Now you have two time series signals: R(t) and I(t).
Conduct complex Fourier transform using R(t) as real and I(t) as
imaginary parts. The results will be frequency shifted spectrum.
I have interpreted this into the following code -
for(j=0;j<(BUFFERSIZE/2);j++)
{
Partfunc = (((double)j)/2048);
PreFFTShift[j+x] = PingData[j]*(cos(2*M_PI*Shift*(Partfunc)));
PreFFTShift[j+1+x] = PingData[j]*(sin(2*M_PI*Shift*(Partfunc)));
x++;
}
//INITIALIZE FFT
status = arm_cfft_radix4_init_f32(&S, fftSize, ifftFlag, doBitReverse);
//FFT on FFTData
arm_cfft_radix4_f32(&S, PreFFTShift);
This builds me an array with interleaved real and imag data and then FFT. I then inverse the FFT, but the output im getting is pretty garbled. Results seem huge in comparison to what I think they should be, and although there are a few traces of a freq shifted signal, its hard to tell as the result seems mostly pretty noisy.
I've also attempted simply revolving the array values of a standard FFT of my original signal to get a freq shift, but to no avail. Is there a better method for doing this?
have you tried something like:
Use a Hanning window for each framed data
Once you have your windowed frame of audio data, you do an FFT on it
Do some kind of transformation in the frequency domain (you can use
Flanagan - phase vocoder)
Now you need to go back to the time domain with an IFFT
Apply Hanning window in the IFFT data
Use overlap-add at each new frame of time-domain data into the output
stream
My results:
I created two concatenated sinusoids (250Hz and 400Hz) and move one octave UP!

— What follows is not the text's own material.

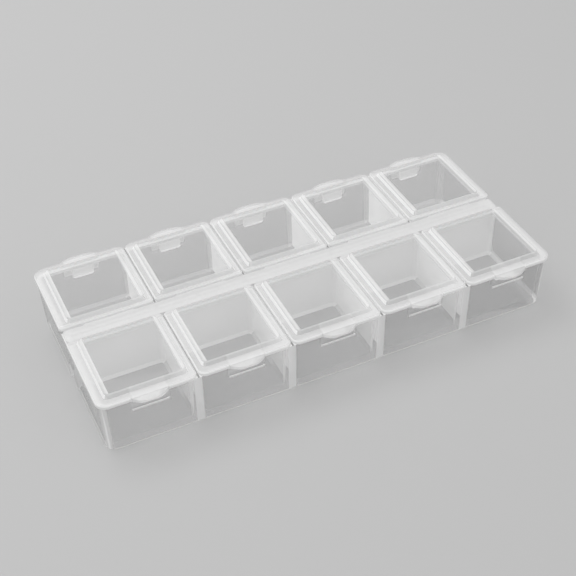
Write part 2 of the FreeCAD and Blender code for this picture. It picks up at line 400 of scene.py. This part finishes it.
def lidPlastic():
    material, start, place = startMaterial("lidPlastic")
    x, y, z = axes(start, place)
    nx, ny, nz = leanings(start)
    awayY = abs(y)
    fromMiddle = abs(x.wrapped(lidPitch))
    level = nz.rise(*lids["level"])
    upright = 1 - level
    bevel = nz.within(*lids["bevelSlope"])
    sideways = nx.rise(*lids["sideways"])

    # The raised panel with the hollow under it
    panel = z.rise(*lids["panelLow"])
    window = panel * level
    slanted = panel * upright
    overSide = window * fromMiddle.rise(*lids["overSideStart"])
    hingeSlant = awayY.fall(*lids["hingeSlantEnd"]) * upright * ny.rise(*lids["sideways"])

    # Thumb lip and latch tongue
    lip = awayY.rise(*lids["lipStart"])
    lipRoot = (fromMiddle.fall(*lids["lipRootWidth"]) * awayY.rise(*lids["lipRootStart"]) * (1 - lip)
               * z.rise(*lids["lipRootLow"]))
    tongue = z.fall(*lids["tongueTop"])
    tongueEnd = z.fall(*lids["tongueEndTop"])
    hollowSide = (awayY.within(*lids["hollow"]) * upright * z.fall(*lids["hollowTop"])
                  * (1 - lip))

    alpha = layered(lids["hingeSide"], [
        (lids["flange"], awayY.rise(*lids["hingeSideEnd"])),
        (lids["edge"], upright * (1 - panel)),
        (lids["hollowSide"], hollowSide),
        (blendIn(lids["endSlant"], lids["sideSlant"], sideways), slanted),
        (lids["lipRoot"], lipRoot),
        (lids["hingeSlant"], hingeSlant),
        (lids["window"], window),
        (lids["overSide"], overSide),
        (lids["edge"], bevel),
        (lids["lip"], lip),
        (lids["tongue"], tongue),
        (lids["tongueEnd"], tongueEnd),
    ])
    thick = (upright.most(lids["flangeThick"]).most(bevel).most(lip) * (1 - window)).most(overSide)
    root = lids["tongueRootShare"]
    # painted glow on the slanted sides, over the side walls and on the tongue
    glow = (lids["sideGlow"] * sideways * slanted).most(lids["overGlow"] * overSide).most(
        lids["tongueGlow"] * tongue * (root + (1 - root) * tongueEnd))
    finishPlastic(start, place, lids, alpha, thick, glow)
    return material


spine = {
    "thin": lids["thin"],
    "thick": lids["thick"],
    "face": 0.62,
    "thickness": 0.6,
    "flowStretch": (0.05, 1.0, 1.0),        # faint streaks along the moulding
    "flowScale": 900.0,
    "flowDetail": 2.0,
    "flowAlpha": 0.04,
    "flowTint": 0.15,
}


def spinePlastic():
    material, start, place = startMaterial("spinePlastic")
    stretched = start.make("ShaderNodeMapping", {}, {"Vector": place, "Scale": spine["flowStretch"]})
    streaks = noise(start, stretched, spine["flowScale"], spine["flowDetail"]) - 0.5
    finishPlastic(start, place, spine, spine["face"] + spine["flowAlpha"] * streaks,
                  spine["thickness"] + spine["flowTint"] * streaks, 0.0)
    return material


trayFinish = trayPlastic()
lidFinish = lidPlastic()
spineFinish = spinePlastic()
for name, node in nodes.items():
    node.data.materials.clear()
    if name.startswith("lid"):
        node.data.materials.append(lidFinish)
    else:
        node.data.materials.append(trayFinish if name == "tray" else spineFinish)
print("materials set")


film = {
    "length": 14.0 * mm,
    "near": 2.31 * mm,          # a hair inside the spine, so that no slit shows
    "far": 2.80 * mm,           # and inside the lid
    "level": 16.62 * mm,        # middle of its height
    "thick": 0.24 * mm,
    "waist": 0.12 * mm,
    "rows": 8,                  # strips across the fold
}


def addFilm(name, middle, side):
    span = film["far"] - film["near"]
    centre = (film["far"] + film["near"]) / 2
    bpy.ops.object.select_all(action="DESELECT")
    bpy.ops.mesh.primitive_cube_add(size=1, location=(middle, side * centre, film["level"]))
    piece = bpy.context.object
    piece.name = name
    piece.scale = (film["length"], span, film["thick"])
    bpy.ops.object.transform_apply(location=True, rotation=True, scale=True)
    bpy.ops.object.mode_set(mode="EDIT")
    for row in range(1, film["rows"]):
        bpy.ops.mesh.select_all(action="SELECT")
        cut = side * (film["near"] + span * row / film["rows"])
        bpy.ops.mesh.bisect(plane_co=(0, cut, 0), plane_no=(0, 1, 0))
    bpy.ops.object.mode_set(mode="OBJECT")
    for vertex in piece.data.vertices:      # thinnest half way, where it folds
        across = min(1.0, abs(abs(vertex.co.y) - centre) / (span / 2))
        share = (film["waist"] + (film["thick"] - film["waist"]) * across ** 2) / film["thick"]
        vertex.co.z = film["level"] + (vertex.co.z - film["level"]) * share
    piece.data.materials.append(lidFinish)
    return piece


for row, side in (("back", 1), ("front", -1)):
    for number in range(1, lidsPerRow + 1):
        middle = (number - (lidsPerRow + 1) / 2) * lidPitch
        piece = addFilm("film_%s_%d" % (row, number), middle, side)
        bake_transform(piece)
        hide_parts("hinge_film_%s_%d" % (row, number))
print("film hinges made")


cameraView = {
    "place": (-102.286 * mm, -234.167 * mm, 223.824 * mm),
    "azimuth": 23.342,       # degrees, 0 looks along +Y
    "elevation": 40.068,
    "roll": -2.288,
    "lens": 75.006,
    "sensorWidth": 36.0,
    "clipStart": 0.01,
}

studio = {
    "floorSize": 6.0,
    "floorColour": (0.56, 0.56, 0.56, 1.0),
    "floorRoughness": 0.85,
    "worldColour": (1, 1, 1, 1),
    "worldStrength": 0.56,
    "clearLayers": 32,       # clear faces that a ray may pass
    "lamps": [       # name, place, target, width and depth, watts
        ("keySoftbox", (-0.24, 0.36, 0.80), (0, 0, 0), (0.7, 0.5), 3.6),
        ("frontFill", (0.40, -0.78, 0.62), (0, 0, 0), (1.0, 0.6), 1.15),
        ("sideStrip", (-0.80, -0.10, 0.50), (0, 0, 0), (0.12, 0.9), 0.35),
    ],
}


def aim(direction, roll=0.0):
    turn = direction.to_track_quat("-Z", "Y").to_matrix()
    return (turn @ Matrix.Rotation(math.radians(roll), 3, "Z")).to_euler()


def addCamera():
    azimuth, elevation = math.radians(cameraView["azimuth"]), math.radians(cameraView["elevation"])
    level = math.cos(elevation)
    ahead = Vector((math.sin(azimuth) * level, math.cos(azimuth) * level, -math.sin(elevation)))
    bpy.ops.object.camera_add(location=cameraView["place"], rotation=aim(ahead, cameraView["roll"]))
    camera = bpy.context.object
    camera.name = "viewCamera"
    camera.data.lens = cameraView["lens"]
    camera.data.sensor_width = cameraView["sensorWidth"]
    camera.data.clip_start = cameraView["clipStart"]
    bpy.context.scene.camera = camera


def addLamps():
    for name, place, target, size, power in studio["lamps"]:
        direction = Vector(target) - Vector(place)
        bpy.ops.object.light_add(type="AREA", location=place, rotation=aim(direction))
        lamp = bpy.context.object
        lamp.name = name
        lamp.data.shape = "RECTANGLE"
        lamp.data.size, lamp.data.size_y = size
        lamp.data.energy = power


def addSurroundings():
    world = bpy.data.worlds.new("studioWorld")
    bpy.context.scene.world = world
    world.use_nodes = True
    background = world.node_tree.nodes["Background"]
    background.inputs["Color"].default_value = studio["worldColour"]
    background.inputs["Strength"].default_value = studio["worldStrength"]

    bpy.ops.mesh.primitive_plane_add(size=studio["floorSize"], location=(0, 0, 0))
    floor = bpy.context.object
    floor.name = "floor"
    floorPaint = bpy.data.materials.new("floorPaint")
    floorPaint.use_nodes = True
    floorShader = floorPaint.node_tree.nodes["Principled BSDF"]
    floorShader.inputs["Base Color"].default_value = studio["floorColour"]
    floorShader.inputs["Roughness"].default_value = studio["floorRoughness"]
    floor.data.materials.append(floorPaint)


addCamera()
addLamps()
addSurroundings()
bpy.context.scene.view_settings.view_transform = "Standard"
bpy.context.scene.cycles.transparent_max_bounces = studio["clearLayers"]
print("studio set")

Blue waveform is the original and red was changed, you can see one fadeIN-fadeOut caused by overlap add and hann window !
If you want the frequency shift to sound more "natural", you will have to maintain the ratios between all the initial frequency bins, where the amount of shift will depend on the FFT bin, thus requiring lots of interpolation. The Phase Vocoder algorithm will use multiple FFTs to reduce phase distortion in the result.